Not only is the KL divergence intractable, it is infinite in most cases of interest \citep{burt2020understanding}, such as when the prior is a non-degenerate GP or a BNN with a different architecture.
Thus, in these (and many more) situations, the KL divergence cannot even be approximated.
As a consequence, more recent work abandons using BNNs and instead uses deterministic neural networks to parameterize basis functions \citep{ma2021funcVIspg} or a GP mean \citep{wild2022gvi}.
The only prior work \citep{rudner2022fsvi} that overcomes the issue pointed out by \citet{burt2020understanding} does so by deliberately limiting itself to cases where the KL divergence is known to be finite (by defining the prior as the pushforward of a weight-space distribution).
Therefore, the method by \citet{rudner2022fsvi} suffers from the same issues regarding prior specification as other weight-space inference method.

In this paper, we address the argument by \citet{burt2020understanding} that VI does not provide a valid objective for inference in BNNs with genuine function-space priors, and we propose to apply the framework of generalized VI \citep{knoblauch2019generalized}.
We present a simple method for function-space inference with GP priors that builds on the regularized KL divergence~\citep{quang2019regularizedKL}, which generalizes the conventional KL divergence and is finite for any pair of Gaussian measures.
We obtain a Gaussian measure for the variational posterior by considering the linearized BNN from \citet{rudner2022fsvi}, and we are free to choose a function-space prior from a large set of GPs which have an associated Gaussian measure on the considered function space. 
While the regularized KL divergence is still intractable, it can be consistently estimated from samples with a known error bound.
We find that our method effectively incorporates the beliefs specified by GP priors (see \cref{fig:fsvi_prior_varying_smoothness}, discussed further in \cref{sec:experiments}) and that it yields competitive performance compared to BNN baselines.
To the best of our knowledge, our method is the first to provide a well-defined objective for function-space inference in BNNs with informative GP priors. 
Our contributions are summarized below:
\begin{enumerate}
    \item We use generalized VI with the \emph{regularized} KL divergence to mitigate the issue of an infinite KL divergence when using VI in BNNs with function-space priors.
    \item We present a new and well-defined objective for function-space inference in the linearized BNN with GP priors, resulting in a simple algorithm.

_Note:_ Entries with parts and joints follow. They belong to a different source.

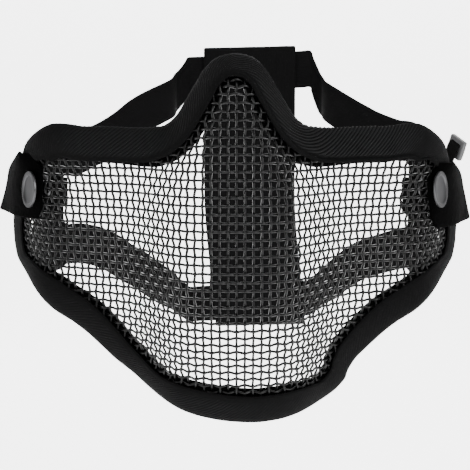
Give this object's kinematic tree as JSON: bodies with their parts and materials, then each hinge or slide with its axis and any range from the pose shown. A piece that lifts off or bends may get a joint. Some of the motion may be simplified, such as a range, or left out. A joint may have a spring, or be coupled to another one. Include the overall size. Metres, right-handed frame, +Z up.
{
  "type": "mesh face mask",
  "caption": "Lower-face mask of pressed black wire mesh with a cloth-bound edge, snap-fastened side tabs and an elastic harness with a back band.",
  "frame": {"origin": "rear face of the binding where it sits on the bridge of the nose, on the middle plane of the mask", "axes": "-Y is out of the front of the mask, +Y towards the back of the head, +X to the right of someone looking at the front, +Z up"},
  "size_m": [0.2228, 0.1892, 0.1625],
  "materials": {
    "black_wire": "satin black coated steel wire cloth",
    "black_tape": "ribbed woven tape, matte",
    "black_tab_cloth": "napped loop cloth, matte",
    "black_elastic": "knitted elastic, matte",
    "grey_metal": "worn satin grey",
    "grey_plastic": "moulded, semi-gloss"
  },
  "bodies": {
    "root": {"face_mesh": "black_wire", "edge_binding": "black_tape", "tab_left": "black_tab_cloth", "tab_right": "black_tab_cloth", "snap_cap_left": "grey_metal", "snap_cap_right": "grey_metal", "snap_back_left": "grey_metal", "snap_back_right": "grey_metal", "elastic_strap": "black_elastic", "back_band": "black_elastic", "strap_slider": "grey_plastic", "strap_end_loop": "black_elastic"}
  },
  "joints": []
}
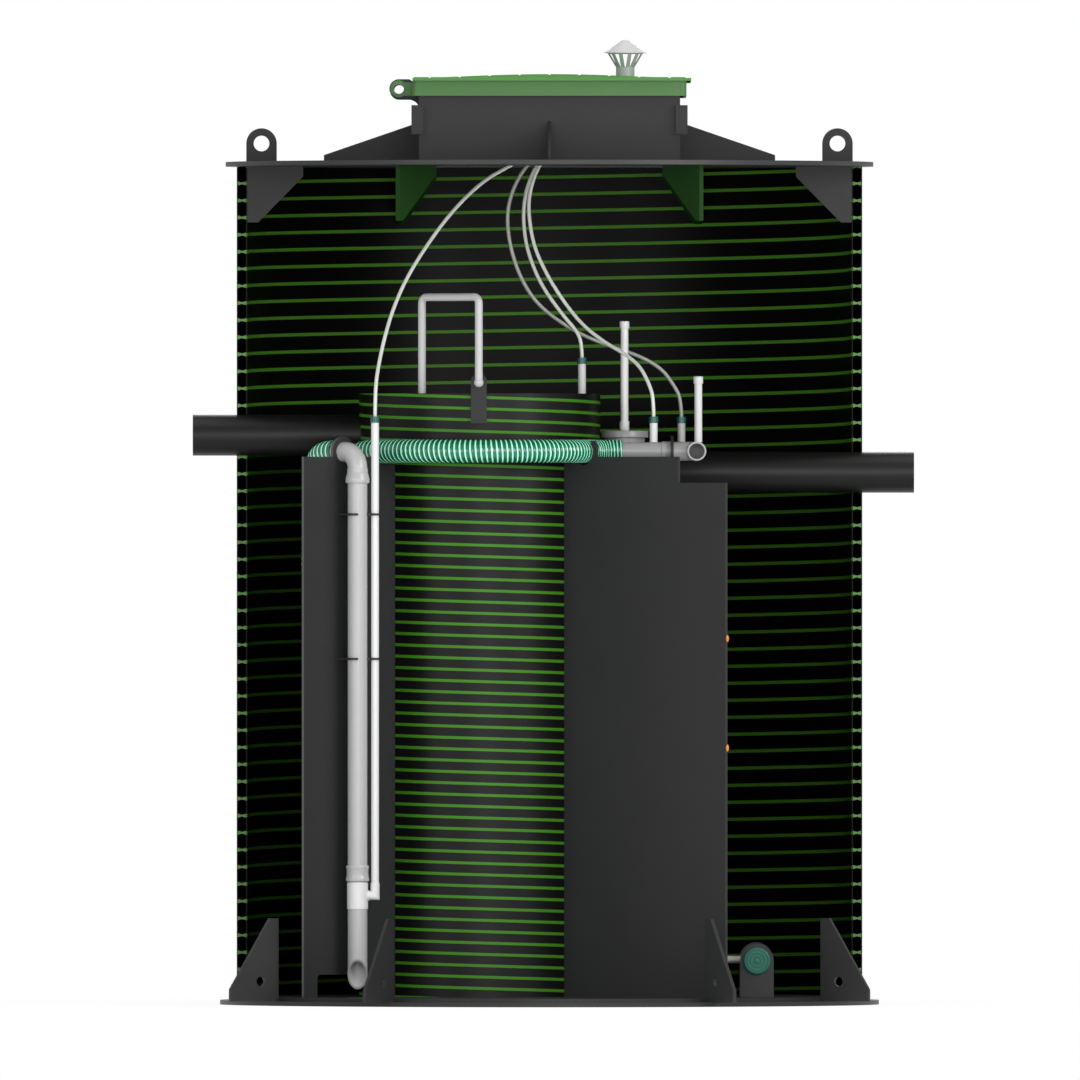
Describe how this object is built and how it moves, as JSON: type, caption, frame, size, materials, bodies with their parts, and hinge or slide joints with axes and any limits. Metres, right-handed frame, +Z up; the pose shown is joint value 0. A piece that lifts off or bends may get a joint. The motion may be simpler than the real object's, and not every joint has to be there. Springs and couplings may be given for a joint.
{
  "type": "packaged sewage treatment plant",
  "caption": "Upright round sewage treatment tank shown cut open, with an inner cylinder, partitions, an airlift, hoses, drain pipes, and a hatch neck with a hinged square lid and vent.",
  "frame": {"origin": "centre of the base plate's underside, on the tank's axis, in the plane of the cut", "axes": "+Z up, +X towards the outlet pipe, +Y towards the uncut back half of the wall"},
  "size_m": [1.937, 1.7698, 2.59],
  "materials": {
    "dark_sheet": "satin",
    "spiral_wall": "satin",
    "lid_green": "satin",
    "bracket_green": "satin",
    "grey_pipe": "gloss",
    "white_pipe": "gloss",
    "black_pipe": "satin",
    "air_hose": "gloss",
    "green_hose": "gloss",
    "teal_plastic": "gloss",
    "steel": "brushed"
  },
  "bodies": {
    "plant": {"air_manifold": "dark_sheet", "airlift_air_hose": "air_hose", "airlift_air_pipe": "white_pipe", "airlift_clips": "dark_sheet", "airlift_elbow": "grey_pipe", "airlift_mixer": "white_pipe", "airlift_pipe": "grey_pipe", "airlift_socket": "grey_pipe", "airlift_suction_pipe": "grey_pipe", "base_gussets": "dark_sheet", "base_plate": "dark_sheet", "capped_risers": "white_pipe", "cylinder_air_hose": "air_hose", "cylinder_air_pipe": "white_pipe", "diffuser_air_hose": "air_hose", "diffuser_feed_pipe": "grey_pipe", "diffuser_plates": "dark_sheet", "diffuser_tube": "teal_plastic", "floor_disc": "dark_sheet", "hinge_tube": "steel", "hose_connectors": "teal_plastic", "inlet_pipe": "black_pipe", "inner_cylinder_1": "spiral_wall", "inner_cylinder_2": "spiral_wall", "inner_cylinder_3": "spiral_wall", "inner_cylinder_4": "spiral_wall", "left_partition": "dark_sheet", "lifting_lugs": "dark_sheet", "lug_brackets": "dark_sheet", "neck_corner_cleats": "dark_sheet", "neck_front_and_back_walls": "dark_sheet", "neck_gussets": "dark_sheet", "neck_hinge_ears": "dark_sheet", "neck_side_walls": "dark_sheet", "outlet_pipe": "black_pipe", "outlet_tee": "grey_pipe", "outlet_tee_cap": "grey_pipe", "over_pipe": "white_pipe", "over_pipe_tab": "dark_sheet", "rear_partition": "dark_sheet", "return_hose": "green_hose", "right_partition": "dark_sheet", "spiral_hose": "green_hose", "tank_wall_1": "spiral_wall", "tank_wall_2": "spiral_wall", "tank_wall_3": "spiral_wall", "tank_wall_4": "spiral_wall", "top_plate": "dark_sheet", "transfer_air_hose": "air_hose", "transfer_elbow": "grey_pipe", "transfer_pipe": "grey_pipe", "transfer_stub": "white_pipe", "wall_brackets": "bracket_green"},
    "lid": {"lid_panel": "lid_green", "lid_hinge_ears": "lid_green", "vent_pipe": "grey_pipe", "vent_cage": "grey_pipe", "vent_cap": "grey_pipe"}
  },
  "joints": [
    {"name": "lid_hinge", "type": "hinge", "parent": "plant", "child": "lid", "pos_m": [-0.404, 0, 2.457], "axis": [0, -1, 0], "range_deg": [0, 110]}
  ]
}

    \item We show that our method accurately captures structural properties specified by the GP prior and provides competitive uncertainty estimates for regression, classification, and out-of-distribution detection compared to baselines with both function- and weight-space priors.
\end{enumerate}
The paper is structured as follows: \cref{sec:background} introduces function-space VI and the regularized KL divergence; \cref{sec:methods} presents our method for generalized function-space VI (GFSVI) in BNNs; \cref{sec:experiments} reports experimental results; \cref{sec:related_work} discusses related work; and \cref{sec:discussion} concludes.